Boldhusgade 2/Admiralgade 26 is constructed with four storeys over a walk-out basement. It has a four-bay-long facade towards Boldhusgade, a six-bay-long facade towards Admiralgade and a chamfered corner. The chamfered corner bay was dictated for all corner buildings by Jørgen Henrich Rawert's and Peter Meyn's guidelines for the rebuilding of the city after the fire so that the fire department's long ladder companies could navigate the streets more easily. The plastered facade features a cornice band above the ground floor and a modillioned cornice below the roof. The facade is finished with shadow joints on the ground floor and the exposed part of the basement towards both streets but not on the chamfered corner bay.
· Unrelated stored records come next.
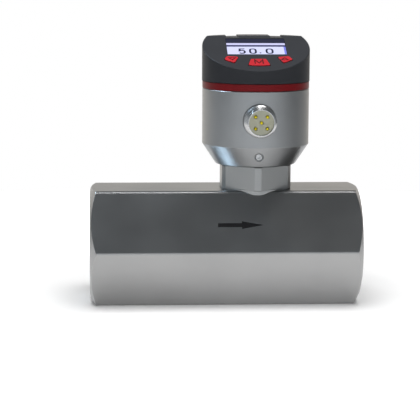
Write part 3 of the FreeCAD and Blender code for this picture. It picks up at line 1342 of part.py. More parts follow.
def make_key_switches():
    """Three key switches on the display board, one under each key's stem."""
    body = face_body("key_switches")
    bodies = new_sketch(body, "XY_Plane", z="-board_drop")
    plungers = new_sketch(body, "XY_Plane", z="-board_drop")
    half = "switch_size / 2"
    for key in KEYS.values():
        x, y = key["stem"]
        rectangle(bodies, f"{x} - {half}", f"{y} - {half}", f"{x} + {half}", f"{y} + {half}")
        circle(plungers, "switch_size / 2", x=x, y=y)
    pad(body, bodies, "switch_body")
    pad(body, plungers, "switch_height")


def make_key(label, key):
    """Key: crown in the cap's opening, flange behind the face, and stem above its switch."""
    body = face_body(label)
    back = "(cap_wall + key_flange_gap)"
    flange_back = f"({back} + key_flange)"
    stem_end = "(board_drop - switch_height - key_travel - stack_gap)"
    crown = new_sketch(body, "XY_Plane", z=f"-{back}")
    key_outline(crown, key, "0", KEY_RIM)
    pad(body, crown, f"{back} + key_raise")
    dress(body, "Fillet", "key_corner", lambda edge: runs_along(edge, Z_AXIS))
    top = value("key_raise")
    dress(body, "Fillet", "key_edge",
          lambda edge: all(abs(vertex.Z - top) < NEAR for vertex in edge.Vertexes))
    flange = new_sketch(body, "XY_Plane", z=f"-{back}")
    key_outline(flange, key, "key_flange_reach", f"({KEY_RIM} - key_flange_reach)")
    pad(body, flange, "key_flange", downwards=True)
    stem = new_sketch(body, "XY_Plane", z=f"-{flange_back}")
    x, y = key["stem"]
    circle(stem, "key_stem", x=x, y=y)
    pad(body, stem, f"{stem_end} - {flange_back}", downwards=True)


# ---------------------------------------------------------------- the whole meter


def make_bar_side():
    """Everything that stays with the bar, and the rotor that spins in it."""
    make_meter_body()
    make_cartridge()
    make_rotor()
    make_rotor_train()
    make_neck()
    make_stem_ring()
    make_pickup()
    make_round_ring("neck_seal", f"(neck_thread / 2 + {SEAL_HALF})", "seal_section - 2 * close_fit",
                    x="head_offset", z="bar_flats - seat_depth - seal_section / 2")
    make_round_ring("stem_seal", "(stem_diameter / 2 - seal_section / 2 + close_fit)", "seal_section",
                    x="head_offset", z=f"bar_flats + {SEAL_MIDDLE}")


def make_sensor_head():
    """Everything that turns on the neck."""
    make_sensor_housing()
    make_accent_ring()
    make_lock_screw()
    make_connector_shell()
    make_connector_insert()
    make_connector_pins()
    make_connector_nut()
    make_connector_seal()
    make_board_carrier()
    make_carrier_screws()
    make_main_board()
    make_cap_ring()


def make_display_head():
    """Everything that turns on the housing, and the three keys."""
    make_display_cap()
    make_display_stack()
    make_board_screws()
    make_key_switches()
    middle = f"({HOUSING_INSIDE} / 2 - cap_seal_section / 2 - close_fit)"
    make_round_ring("cap_seal", middle, "cap_seal_section", x="head_offset", z=f"{CAP_FOOT} - seal_drop")
    for label, key in KEYS.items():
        make_key(label, key)


def check_model():
    """Stop unless every object is up to date and every piece is a valid solid."""
    for thing in MODEL.Objects:
        if "Invalid" in thing.State or "Error" in thing.State:
            raise RuntimeError(f"{thing.Label}: {thing.State}")
    for piece in PIECES:
        if piece.Shape.isNull() or not piece.Shape.isValid() or not piece.Shape.Solids:
            raise RuntimeError(f"{piece.Label} is not a valid solid")


def write_pieces():
    """Write each piece to a file of its own, named by its label."""
    os.makedirs("parts", exist_ok=True)
    for piece in PIECES:
        piece.Shape.exportStep(os.path.join("parts", piece.Label + ".step"))
        print(piece.Label, len(piece.Shape.Solids), "solid(s)", round(piece.Shape.Volume, 1), "mm3")


fill_sheet()
make_bar_side()
make_sensor_head()
make_display_head()
MODEL.recompute()
check_model()
write_pieces()
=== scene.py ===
import json
import logging
import math
from collections.abc import Sequence
from dataclasses import dataclass
from enum import Enum

import bpy
from mathutils import Matrix, Vector


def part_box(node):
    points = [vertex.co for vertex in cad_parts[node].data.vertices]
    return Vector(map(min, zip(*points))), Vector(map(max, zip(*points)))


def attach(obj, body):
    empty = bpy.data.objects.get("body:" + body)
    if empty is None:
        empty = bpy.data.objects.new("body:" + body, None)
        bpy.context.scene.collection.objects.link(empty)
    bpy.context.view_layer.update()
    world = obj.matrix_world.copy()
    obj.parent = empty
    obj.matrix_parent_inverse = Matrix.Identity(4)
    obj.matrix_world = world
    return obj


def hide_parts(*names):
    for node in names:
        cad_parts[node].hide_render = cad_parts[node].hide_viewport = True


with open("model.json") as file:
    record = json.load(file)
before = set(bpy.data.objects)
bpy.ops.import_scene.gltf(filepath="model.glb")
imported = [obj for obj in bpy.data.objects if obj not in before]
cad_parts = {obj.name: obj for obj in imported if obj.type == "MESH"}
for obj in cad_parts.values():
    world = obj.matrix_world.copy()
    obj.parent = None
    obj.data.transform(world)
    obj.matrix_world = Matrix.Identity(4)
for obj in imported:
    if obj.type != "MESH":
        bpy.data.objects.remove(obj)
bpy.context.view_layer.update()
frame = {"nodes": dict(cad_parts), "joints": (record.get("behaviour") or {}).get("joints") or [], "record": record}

# Turbine flow meter in a small white studio. Lengths are in metres in the part's own frame:
# X runs with the flow, the display and the connector face -Y, and Z is up.

LOG = logging.getLogger("flow_meter")
MM = 0.001
# Points of a piece that lie closer than this are merged.
MERGE = 0.0005 * MM
Colour = tuple[float, float, float]
Place = tuple[float, float, float]
Point = tuple[float, float]


# ------------------------------------------------------------------ shader nodes


class Lay(Enum):
    """Which way a surface's fine marks run."""

    EVEN = "no direction"
    AROUND_X = "round the X axis"
    AROUND_Y = "round the Y axis"
    AROUND_Z = "round the Z axis"


LAY_AXIS = {Lay.AROUND_X: 0, Lay.AROUND_Y: 1, Lay.AROUND_Z: 2}


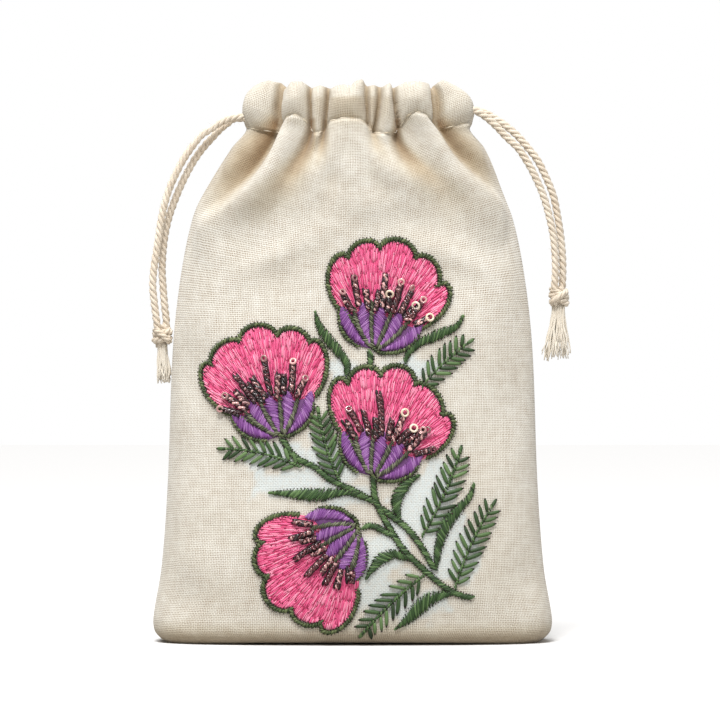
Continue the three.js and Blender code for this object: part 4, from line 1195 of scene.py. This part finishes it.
# Bead strings: (turn, start beyond the cup, length, ring at the end: none, rose or cream)
BEADS = {
    "top": [
        (42, -0.5, 6.5, "rose"), (31, 0.3, 8.6, "rose"), (20, -0.4, 6.4, "none"),
        (10, -0.6, 6.6, "none"), (2, 0, 11.0, "none"), (-7, -0.6, 5.6, "cream"),
        (-14, 0.2, 9.6, "rose"), (-24, -0.2, 8.4, "rose"), (-33, -0.4, 5.2, "cream"),
        (-38, 0.3, 8.0, "rose"), (-46, -0.6, 5.0, "cream"),
    ],
    "left": [
        (46, -1, 6.0, "rose"), (38, 0, 7.6, "rose"), (30, -0.5, 6.0, "none"), (21, -0.3, 10.6, "none"),
        (13, -0.6, 7.6, "none"), (6, -0.4, 8.0, "none"), (-2, 0, 11.6, "rose"),
        (-11, -0.5, 7.4, "none"), (-20, -0.4, 6.6, "none"), (-29, 0.2, 9.6, "rose"),
        (-38, -0.4, 6.4, "rose"),
    ],
    "middle": [
        (41, -0.4, 5.6, "none"), (31, 0.4, 7.6, "rose"), (21, -0.4, 8.2, "none"),
        (12, -0.5, 6.8, "none"), (5, 0, 13.2, "none"), (-5, -0.4, 6.6, "none"),
        (-13, 0.2, 9.6, "cream"), (-20, -0.4, 6.6, "cream"), (-28, -0.2, 7.4, "rose"),
        (-37, 0.2, 8.4, "rose"), (-46, -0.6, 5.6, "rose"),
    ],
    "bottom": [
        (-43, -0.3, 6.2, "none"), (-34, 0.3, 7.6, "none"), (-25, -0.5, 5.4, "none"),
        (-17, 0, 9.4, "none"), (-8, -0.6, 5.6, "none"), (1, -0.3, 9.4, "none"), (10, -0.4, 6.4, "none"),
        (18, 0.2, 7.6, "none"), (28, -0.2, 6.6, "none"), (37, -0.6, 4.4, "none"),
        (43, -0.4, 3.8, "none"),
    ],
}


def bead_strings(name, base, axis):
    """Strings of small dark glass beads between black stitches, with rings at some ends; the rose pieces
    are partly rose beads and partly painted pinkish glints on the dark beads.
    """
    dark_parts, rose_and_glint_parts, cream_parts, black = [], [], [], []
    for turn, beyond, length, ring in BEADS[name]:
        low = np.interp(turn, *np.array(CUP_EDGE).T) + beyond
        bend = rng.uniform(-8, 8)
        radii = np.arange(low, low + length, 0.3)
        flat = polar(base, axis + turn + bend * (radii - low) / 12, radii)
        place, normal = front_point(flat[:, 0], flat[:, 1], 1.3)
        way = unit(np.gradient(place, axis=0))
        aside = np.cross(way, normal)
        twist = 2 * np.pi * (radii - low) / rng.uniform(2.3, 3.1) + rng.uniform(0, 6)
        for strand in (0, np.pi):
            swell = 0.4 * (1 + 0.3 * np.sin(twist * 2 + rng.uniform(0, 6))) * rng.uniform(0.85, 1.15)
            swell[[0, -1]] = 0.2
            offset = aside * np.cos(twist + strand)[:, None]
            offset = offset + 0.7 * normal * np.sin(twist + strand)[:, None]
            # One ply is often rose: partly rose beads, partly painted pinkish glints
            pick = rose_and_glint_parts if strand == 0 and rng.random() < 0.62 else dark_parts
            pick.append(tube(place + 0.42 * offset, swell, 7)[:2])
        for n in rng.integers(1, len(place) - 1, 2 + int(length / 3)):
            wobble = unit(way[n] + rng.normal(0, 0.5, 3))
            seed = place[n] + aside[n] * rng.normal(0, 0.35) + normal[n] * 0.35
            # Some seed beads rose: partly rose beads, partly painted pinkish glints
            pick = rose_and_glint_parts if rng.random() < 0.4 else dark_parts
            pick.append(ring_bead(seed, normal[n], wobble, rng.uniform(0.55, 0.75), 0.3, 9, 6))
        if ring != "none":
            rings = cream_parts if ring == "cream" else rose_and_glint_parts
            size = 1.5 if ring == "cream" else 1.25
            lean = unit(normal[-1] + rng.normal(0, 0.35, 3))
            middle = place[-1] + way[-1] * 0.5 + normal[-1] * 0.45
            rings.append(ring_bead(middle, way[-1], lean, size, 0.38, 16, 7))
        for start in np.arange(low - 0.3, low + length - 1.4, 1.5):
            for side in (-1, 1):
                along = start + rng.uniform(-0.3, 0.3) + rng.uniform(2.0, 2.9) * np.linspace(0, 1, 5)
                out = 0.62 + rng.normal(0, 0.12)
                turns = turn + bend * (along - low) / 12 + side * np.degrees(out / along)
                black.append(polar(base, axis + turns, along))
    widths = rng.uniform(0.84, 1.08, len(black))
    bars = threads(np.array(black), widths, 1.05, height=0.9, spread=0.1, taper=0.6, sides=6)
    make_mesh(f"bead_strings_{name}", *merged(*dark_parts), MAROON, replaces=[f"beads_{name}"])
    make_mesh(f"bead_threads_{name}", *bars, BLACK_THREAD_AND_HOLE_SHADE)
    make_mesh(f"rose_beads_rings_and_glints_{name}", *merged(*rose_and_glint_parts), ROSE_BEADS_AND_GLINTS)
    if cream_parts:
        make_mesh(f"bead_pale_rings_{name}", *merged(*cream_parts), CREAM)


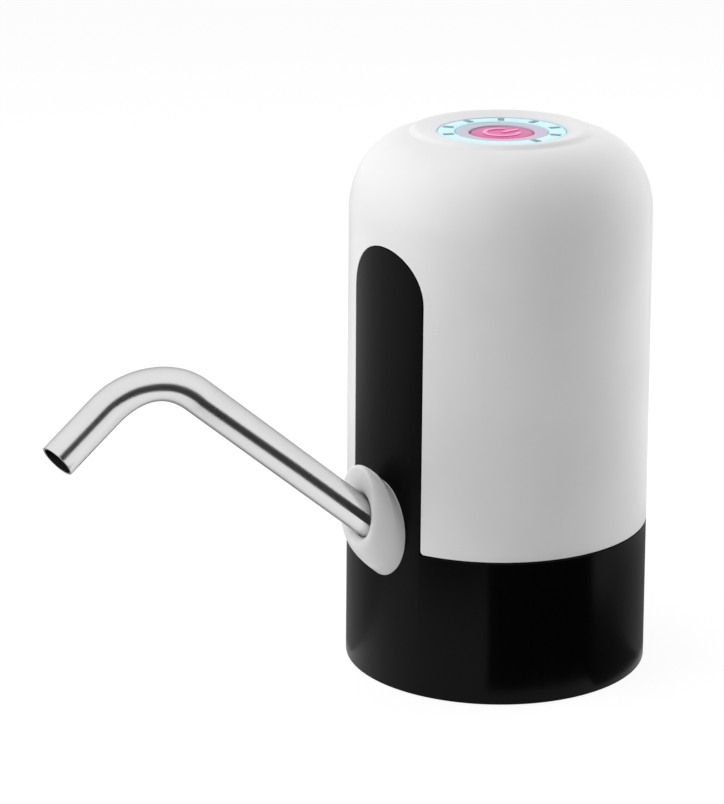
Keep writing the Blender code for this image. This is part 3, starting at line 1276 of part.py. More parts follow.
def make_outlet_block():
    low = (-BLOCK_HALF_WIDTH, BLOCK_FRONT, BLOCK_FOOT)
    high = (BLOCK_HALF_WIDTH, BLOCK_FRONT + BLOCK_DEPTH, BLOCK_TOP)
    body = rounded(block("outlet_block", low, high, GREY_PLASTIC), BLOCK_EDGE, 1)
    snout_foot = -BORE_DEPTH - SNOUT_WALL
    join(body, on_spout_axis(rod("block_snout", SNOUT_RADIUS, snout_foot, SNOUT_OUTER, ROUND_STEPS)))
    barb_top = BLOCK_TOP + BLOCK_BARB_LENGTH
    join(body, at(rod("block_barb", OUTLET_BARB_RADIUS, BLOCK_TOP - EMBED, barb_top), 0, PASSAGE_Y))
    bore = rod("block_bore", SPOUT_BORE_RADIUS, -BORE_DEPTH, SNOUT_OUTER + OVERRUN, ROUND_STEPS)
    cut(body, on_spout_axis(bore))
    passage_foot = SPOUT_HEIGHT - OVERRUN
    passage = rod("block_passage", BLOCK_PASSAGE_RADIUS, passage_foot, barb_top + OVERRUN)
    cut(body, at(passage, 0, PASSAGE_Y))


def make_outlet_hose():
    """Up from the block, over in half a circle, and down to the pump's outlet."""
    start = Vector((0, PASSAGE_Y, BLOCK_TOP + GAP))
    end = Vector((OUTLET_X, OUTLET_Y, HEAD_TOP + GAP))
    across = Vector((end.x - start.x, end.y - start.y, 0))
    middle = Vector(((start.x + end.x) / 2, (start.y + end.y) / 2, OUTLET_HOSE_RISE))
    up = Vector((0, 0, across.length / 2))
    centre = [start]
    for i in range(OUTLET_HOSE_STEPS + 1):
        turn = math.pi * i / OUTLET_HOSE_STEPS
        centre.append(middle - across / 2 * math.cos(turn) + up * math.sin(turn))
    centre.append(end)
    pipe("outlet_hose", centre, OUTLET_HOSE_OUTER, OUTLET_HOSE_WALL, SMALL_STEPS, SILICONE)


# Leads


def eased(points):
    """A smooth line through the points, a few steps to each span."""
    ends = [2 * points[0] - points[1]] + points + [2 * points[-1] - points[-2]]
    line = []
    for before, start, end, after in zip(ends, ends[1:], ends[2:], ends[3:]):
        for i in range(LEAD_SPAN_STEPS):
            t = i / LEAD_SPAN_STEPS
            line.append(
                0.5 * (2 * start + (end - before) * t
                       + (2 * before - 5 * start + 4 * end - after) * t ** 2
                       + (3 * start - before - 3 * end + after) * t ** 3)
            )
    return line + [points[-1]]


def lead(name, points, material):
    curve(name, eased([Vector(point) for point in points]), LEAD_RADIUS, 8, material, True)


def make_leads():
    board = BOARD_FOOT - GAP
    clear = GAP + LEAD_RADIUS
    terminal = MOTOR_TOP + TERMINAL_HEIGHT + GAP
    middle = (terminal + board) / 2
    left = MOTOR_X - TERMINAL_SPACING
    right = MOTOR_X + TERMINAL_SPACING
    sway = 2 * LEAD_RADIUS
    for name, x, way, material in (
        ("motor_lead_red", left, -1, RED_LEAD), ("motor_lead_black", right, 1, BLACK_LEAD),
    ):
        bowed = x + way * 2 * sway
        lead(name, [
            (x, PUMP_Y, terminal), (x, PUMP_Y, terminal + 4 * sway), (bowed, PUMP_Y - sway, middle),
            (x, PUMP_Y, board - 4 * sway), (x, PUMP_Y, board),
        ], material)
    tab_edge = CELL_Y - CELL_RADIUS / 2
    tab_top = HIGH_TAB_FOOT + TAB_THICKNESS + clear
    lead("battery_lead_red", [
        (0, tab_edge, tab_top), (TAB_HALF_WIDTH, tab_edge - CELL_RADIUS / 2, tab_top),
        (CELL_RADIUS, WALL_FRONT - sway, tab_top + sway / 4),
        (CELL_RADIUS + sway, WALL_FRONT - 3 * sway, board - sway),
        (CELL_RADIUS + sway, WALL_FRONT - 3 * sway, board),
    ], RED_LEAD)
    outside = -(CELL_RADIUS + TAB_REACH - LEAD_RADIUS / 2)
    tab = LOW_TAB_FOOT + TAB_THICKNESS + GAP
    lead("battery_lead_black", [
        (outside, CELL_Y, tab), (outside, CELL_Y, tab + CLIP_LIFT),
        (outside - sway / 2, CELL_Y, (tab + board) / 2), (outside, CELL_Y, CELL_TOP - CLIP_LIFT),
        (outside + 2 * sway, CELL_Y - 3 * sway, board - 2 * sway),
        (outside + 2 * sway, CELL_Y - 3 * sway, board),
    ], BLACK_LEAD)
    x = -CHARGE_BOARD_HALF_WIDTH + 2 * LEAD_RADIUS
    y = WALL_BACK + 4 * LEAD_RADIUS
    far = outside - 2 * sway
    lead("charge_lead", [
        (x, y, CHARGE_BOARD_TOP + GAP), (x - sway, y, CHARGE_BOARD_TOP + 2 * sway),
        (far, y, BATTERY_SHELF_TOP + 2 * sway), (far - sway, y + sway, CELL_FOOT + CELL_LENGTH / 2),
        (far, y, WALL_TOP), (far, y, board),
    ], RED_LEAD)


make_outer_shell()
make_base_housing()
make_bottom_deck()
make_neck_seals()
make_inlet()
make_pump_body()
make_pump_cover()
make_pump_inside()
make_motor()
make_motor_strap()
make_chassis()
make_battery()
make_control_board()
make_light_tray()
make_light_ring()
make_bezel()
make_button()
make_charge_port()
make_collar()
make_spout()
make_outlet_block()
make_outlet_hose()
make_leads()
make_screws()
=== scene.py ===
"""Looks of a bottled water pump: a white domed body on a black base, with a bent steel spout.

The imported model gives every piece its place. Lengths are metres.
"""

from math import acos, atan2, cos, pi, radians, sin, tau

import bpy
from mathutils import Matrix, Vector


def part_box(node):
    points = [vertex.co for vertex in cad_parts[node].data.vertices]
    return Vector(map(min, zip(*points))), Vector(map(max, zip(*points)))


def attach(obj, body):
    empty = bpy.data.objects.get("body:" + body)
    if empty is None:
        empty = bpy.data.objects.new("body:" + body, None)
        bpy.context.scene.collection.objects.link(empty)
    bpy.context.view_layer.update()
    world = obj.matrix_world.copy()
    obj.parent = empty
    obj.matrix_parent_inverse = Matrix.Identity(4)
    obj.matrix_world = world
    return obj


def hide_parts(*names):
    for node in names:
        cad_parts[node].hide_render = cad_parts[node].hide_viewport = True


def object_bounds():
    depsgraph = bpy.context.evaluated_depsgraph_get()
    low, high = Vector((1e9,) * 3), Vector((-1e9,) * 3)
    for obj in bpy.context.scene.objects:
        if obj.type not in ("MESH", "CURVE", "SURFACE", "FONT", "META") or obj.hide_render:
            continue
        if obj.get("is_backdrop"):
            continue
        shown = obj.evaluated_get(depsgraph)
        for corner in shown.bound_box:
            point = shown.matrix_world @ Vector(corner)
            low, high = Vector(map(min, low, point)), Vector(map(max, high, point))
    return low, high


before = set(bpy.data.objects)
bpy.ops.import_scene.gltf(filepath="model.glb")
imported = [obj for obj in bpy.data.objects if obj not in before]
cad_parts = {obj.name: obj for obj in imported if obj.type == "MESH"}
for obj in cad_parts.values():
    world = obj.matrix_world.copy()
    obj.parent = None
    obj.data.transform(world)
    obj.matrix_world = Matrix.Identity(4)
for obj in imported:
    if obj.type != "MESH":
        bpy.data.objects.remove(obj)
cad_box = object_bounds()


# Camera
# It stands to the right of the spout and a little above the pump, far off, with a long lens,
# which keeps the upright sides of the body nearly parallel.

CAMERA_TARGET = Vector((0, 0, 0.065))
CAMERA_DISTANCE = 0.67825
CAMERA_AZIMUTH = radians(48.5)
CAMERA_ELEVATION = radians(17.059)
CAMERA_ROLL = radians(0.842)
FRAME_WIDTH = 724
FRAME_HEIGHT = 804
TARGET_PIXEL_X = 497.686
TARGET_PIXEL_Y = 388.18
LENS_PIXELS = 2868.9
SENSOR_HEIGHT = 36

bpy.ops.object.camera_add()
camera = bpy.context.object
camera.data.sensor_fit = "VERTICAL"
camera.data.sensor_height = SENSOR_HEIGHT
camera.data.lens = LENS_PIXELS * SENSOR_HEIGHT / FRAME_HEIGHT
aside = atan2(TARGET_PIXEL_X - FRAME_WIDTH / 2, LENS_PIXELS)
above = atan2(TARGET_PIXEL_Y - FRAME_HEIGHT / 2, LENS_PIXELS)
around = Matrix.Rotation(CAMERA_AZIMUTH, 4, "Z")
look = around @ Matrix.Rotation(pi / 2 - CAMERA_ELEVATION, 4, "X")
look = look @ Matrix.Rotation(aside, 4, "Y") @ Matrix.Rotation(above, 4, "X")
look = look @ Matrix.Rotation(CAMERA_ROLL, 4, "Z")
reach = Vector((0, -cos(CAMERA_ELEVATION), sin(CAMERA_ELEVATION))) * CAMERA_DISTANCE
camera.matrix_world = Matrix.Translation(CAMERA_TARGET + around @ reach) @ look
bpy.context.scene.camera = camera
bpy.context.scene.view_settings.view_transform = "Standard"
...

The outer bay towards both streets and the corner bay project one quarter of a brick from the rest of the facade. The windows of these projections are accented with projecting sills and the first- and second-floor windows are furthermore accented with discrete hood moulds. The sill of the first-floor corner window is supported by corbels. The entrance in Boldhusgade is topped by a hood mould which is also supported by corbels. The roof of the building is clad in slate. The roof ridge is pierced by a chimney. A short side wing projects from the rear side of the building in Boldhusgade.

==Today==
The building is owned by E/F Matr.nr. 222, Øster Kvt. A restaurant occupies the ground floor and basement of the building. A single condominium is located on each of the three upper floors.